Using a BOV the right way
A good BOV helps you make better decisions earlier. It can clarify whether your pricing expectations are realistic, whether a marketing launch should happen now or later, and whether added work on the property is likely to improve your position.
It should not be treated as a substitute for legal advice, tax advice, or lender underwriting. Tennessee law clearly separates broker pricing opinions from appraisals, and formal processes like lending and tax appeals follow their own rules and documentation standards.
If you are weighing a sale, recapitalization, or repositioning strategy in Sumner County, principal-led guidance can help you cut through noise and focus on practical next steps. NEW SOUTH COMMERCIAL provides owner-minded commercial real estate advice grounded in local market context, hands-on experience, and direct broker involvement.
FAQs
When should a Sumner County owner order a broker opinion of value before selling?
- A good rule of thumb is 12 to 24 months before a planned sale, especially if you want time to evaluate pricing, improvements, lease strategy, or repositioning options.
Can a Sumner County broker opinion of value be used instead of an appraisal?
- No.

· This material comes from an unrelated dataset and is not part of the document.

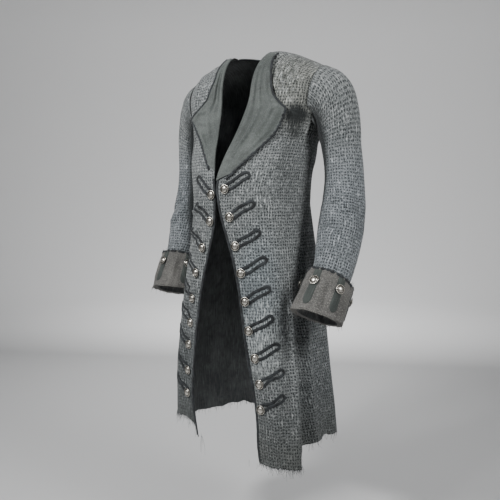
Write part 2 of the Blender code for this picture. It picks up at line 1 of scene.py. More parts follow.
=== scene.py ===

In Tennessee, a broker opinion of value is a pricing opinion, while an appraisal is a formal, independent valuation used for lending, tax, estate, divorce, and similar purposes.
Can a broker opinion of value help with a commercial refinance in Sumner County?

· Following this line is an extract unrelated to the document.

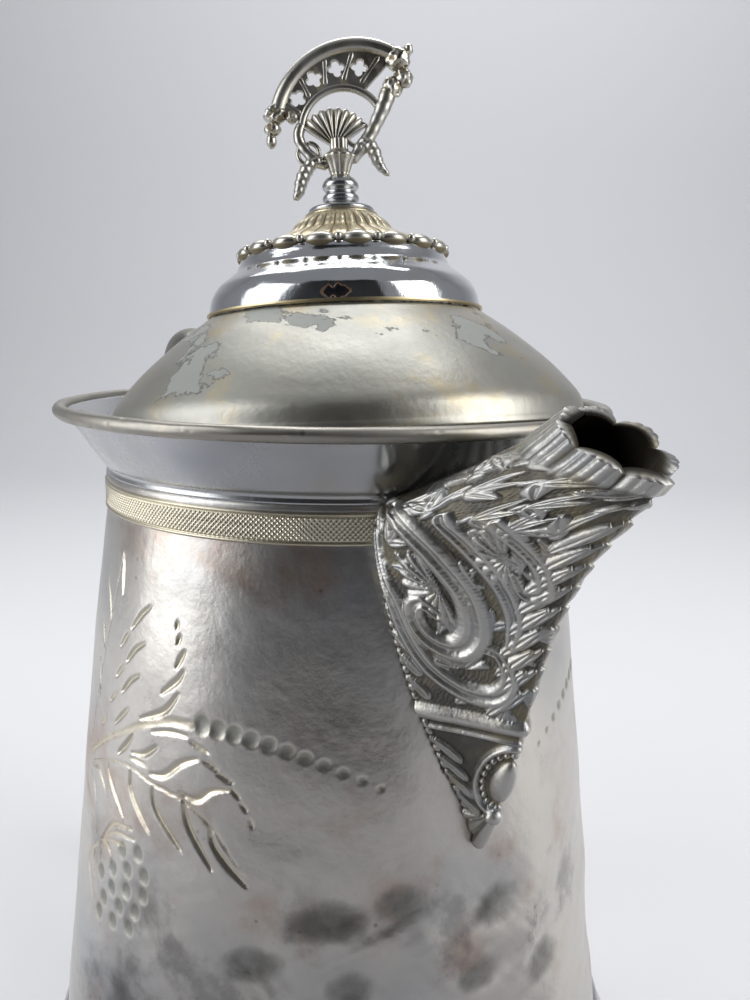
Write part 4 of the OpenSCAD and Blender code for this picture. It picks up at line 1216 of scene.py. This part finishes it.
def scroll(field, x, y, points, widths, height, groove=0.35, ribs=0):
    """A raised band along a curve: a rounded back, a groove down its middle and, if asked, ribs across it."""
    gap, along = curve_distance(x, y, catmull(points, 36), widths)
    dome = np.sqrt(np.clip(1 - gap * gap, 0, 1))
    band = dome - groove * bump(gap, 0.45)
    if ribs:
        band = band * (0.8 + 0.2 * np.cos(2 * math.pi * ribs * along))
    return np.maximum(field, np.where(gap < 1, height * band, 0))


def shell(field, x, y, centre, radius, start, sweep_angle, ribs, height):
    """A fan of rounded ribs that grows from a centre to a scalloped edge."""
    dx, dy = x - centre[0], y - centre[1]
    angle = (np.arctan2(dy, dx) - math.radians(start)) % (2 * math.pi) / math.radians(sweep_angle)
    inside = (angle > 0) & (angle < 1)
    rib = np.abs(np.sin(math.pi * ribs * np.clip(angle, 0, 1)))
    reach = radius * (0.9 + 0.1 * rib)
    share = np.hypot(dx, dy) / reach
    lobe = height * (0.35 + 0.65 * rib ** 0.7) * np.clip(1.15 - (share - 0.55) ** 2 * 2.4, 0, 1)
    return np.maximum(field, np.where(inside & (share < 1), lobe, 0))


def leaf(field, x, y, root, tip, width, height):
    """A pointed lobe with a raised back and a cut vein."""
    root, tip = np.array(root, float), np.array(tip, float)
    length = np.linalg.norm(tip - root)
    way = (tip - root) / length
    dx, dy = x - root[0], y - root[1]
    share = (dx * way[0] + dy * way[1]) / length
    reach = width * np.sqrt(np.clip(share, 0, 1)) * np.clip(1.12 - share, 0, 1) * 1.5 + 1e-6
    side = (-dx * way[1] + dy * way[0]) / reach
    inside = (share > 0) & (share < 1) & (np.abs(side) < 1)
    lobe = height * (np.sqrt(np.clip(1 - side * side, 0, 1)) - 0.4 * bump(side, 0.3))
    return np.maximum(field, np.where(inside, lobe, 0))


def stud(field, x, y, at, radii, height):
    gap = np.hypot((x - at[0]) / radii[0], (y - at[1]) / radii[1])
    return np.maximum(field, height * np.sqrt(np.clip(1 - gap * gap, 0, 1)))


# %% The spout's ornament
# where the leaves of the ground start: across from the edge, up from the rim
GROUND_LEAVES = [
    (7, -20), (11, -25), (9, -34), (14, -33), (20, -25), (22, -34), (16, -42), (10, -43), (24, -38),
    (27, -29), (29, -23), (33, -21), (18, -19), (24, -15), (5, -37), (7, -47), (13, -49), (19, -50),
    (24, -46), (30, -34), (36, -24), (39, -18), (33, -14)]


def spout_relief(x, y, width):
    """Height in mm at x across from the shield's edge to the keel, y up from the rim, width of the side at y."""
    field = 0.16 + 0.10 * np.sin(6.3 * x + 1.5 * np.sin(2 * y)) * np.sin(6.3 * y + np.sin(3 * x))
    keel = width - x
    # leaves that fill the ground, turned this way and that, lie under everything else
    for k, (lx, ly) in enumerate(GROUND_LEAVES):
        turn = 0.9 + 1.3 * k
        for fan in (-0.75, 0.0, 0.75):
            tip = (lx + 4.4 * math.cos(turn + fan), ly + 4.4 * math.sin(turn + fan))
            field = leaf(field, x, y, (lx, ly), tip, 1.6, 0.75)
    # a heavy scroll that curls in the middle of the shield, and the wave that answers it
    field = scroll(field, x, y, [(6.5, -14), (12, -16.5), (17, -21), (20, -28), (18.5, -35.5), (13.5, -39.5),
                                 (8.6, -37.5), (7.6, -33), (10.4, -30.3), (12.8, -32.4)],
                   (1.5, 2.9, 3.5, 3.4, 2.9, 2.2, 1.5), 1.75, 0.55)
    field = scroll(field, x, y, [(2.8, -19), (3.1, -25), (4.2, -31), (4.6, -38), (6.8, -44), (12, -48), (18, -48),
                                 (22, -44), (22, -39), (19, -38.2)], (1.3, 2.1, 2.4, 2.6, 2.5, 1.9, 1.2), 1.5, 0.5)
    field = scroll(field, x, y, [(17, -13.2), (23, -17.5), (27.2, -23.5), (27.8, -30.5), (25, -36.5)],
                   (1.3, 2.4, 2.7, 2.3, 1.2), 1.4, 0.55)
    field = scroll(field, x, y, [(26, -12.6), (32, -15.5), (36, -20), (35.2, -25), (31.6, -25.8), (31, -22.6)],
                   (1.2, 2.0, 2.2, 1.9, 1.3), 1.4, 0.5)
    # ribbed shells in the hollows of the scrolls
    field = shell(field, x, y, (15.2, -27.5), 7.4, 95, 185, 10, 1.15)
    field = shell(field, x, y, (13.4, -43.5), 6.0, 10, 170, 8, 1.0)
    field = shell(field, x, y, (23.4, -27), 6.0, 100, 170, 8, 1.0)
    field = shell(field, x, y, (30.5, -19.5), 6.8, 80, 200, 10, 1.2)
    field = shell(field, x, y, (5.6, -27.5), 4.0, 90, 200, 6, 0.95)
    # leaves down the shield's edge and up along the keel
    for k in range(8):
        z = -15.5 - 4.6 * k
        field = leaf(field, x, y, (4.2, z - 3.4), (1.2, z + 0.6), 2.2, 1.0)
    for k in range(9):
        z = -52 + 4.4 * k
        field = np.maximum(field, leaf(0 * field, -keel, y, (-7.2, z), (-2.0, z + 6.2), 2.4, 1.3))
        field = np.maximum(field, leaf(0 * field, -keel, y, (-4.6, z + 1.5), (-0.3, z + 6.6), 1.7, 1.0))
    field = np.where(y > -52.5, field, 0.2 * field)
    # a bar across the shield, and below it a beaded frame round an oval stone, a ball and a shell at the point
    field = np.maximum(field, 1.7 * np.sqrt(bump(y + 54, 2.0)) * (x > 0.5))
    field = np.maximum(field, 1.0 * bump(y + 57.2, 0.8) * (x > 0.5))
    below = y < -58
    for z, reach in ((-61, 5.4), (-65, 4.8), (-69, 4.2), (-73, 3.6)):
        field = np.where(below, leaf(field, x, y, (reach, z - 3.2), (0.9, z + 1.4), 2.1, 1.05), field)
    frame = np.hypot(keel / 6.0, (y + 66.5) / 8.0)
    field = np.maximum(field, 1.25 * bump(frame - 1, 0.17))
    field = np.maximum(field, 1.9 * np.sqrt(np.clip(1 - np.hypot(keel / 3.2, (y + 66.5) / 4.9) ** 2, 0, 1)))
    for k in range(22):
        angle = 2 * math.pi * (k + 0.5) / 22
        gap = np.hypot(keel - 4.6 * math.cos(angle), y + 66.5 - 6.45 * math.sin(angle)) / 0.7
        field = np.maximum(field, 0.95 * np.sqrt(np.clip(1 - gap * gap, 0, 1)))
    ball = np.hypot(keel / 1.9, (y + 75.5) / 1.7)
    field = np.maximum(field, 1.9 * np.sqrt(np.clip(1 - ball * ball, 0, 1)))
    fan = np.arctan2(keel, -(y + 74.5))
    reach = np.hypot(keel, y + 74.5)
    fan_on = (y < -76) & (reach < 9.4)
    field = np.where(fan_on, np.maximum(field * 0.4, 0.45 + 0.75 * np.abs(np.cos(5.2 * fan))), field)
    # beads along the shield's edge
    edge = np.sqrt(np.clip(1 - ((x - 0.9) / 0.85) ** 2 - ((y % 1.8 - 0.9) / 0.85) ** 2, 0, 1))
    return np.maximum(field, 0.8 * edge * (y < -13))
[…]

- It can help with early planning and lender discussions, but loan-purpose appraisals are generally ordered by the lender or its agent.
Is a Sumner County tax assessment the same as current market value?
- Not always. The county uses a reappraisal cycle and considers several factors, so an assessed value may not match what the market would support at the time you plan to sell or refinance.
What documents should a Sumner County owner prepare before requesting a broker opinion of value?
- You should gather core property facts like address, parcel number, size, zoning, photos, condition notes, recent improvements, and, for leased assets, rent roll, lease terms, and recent income and expense information.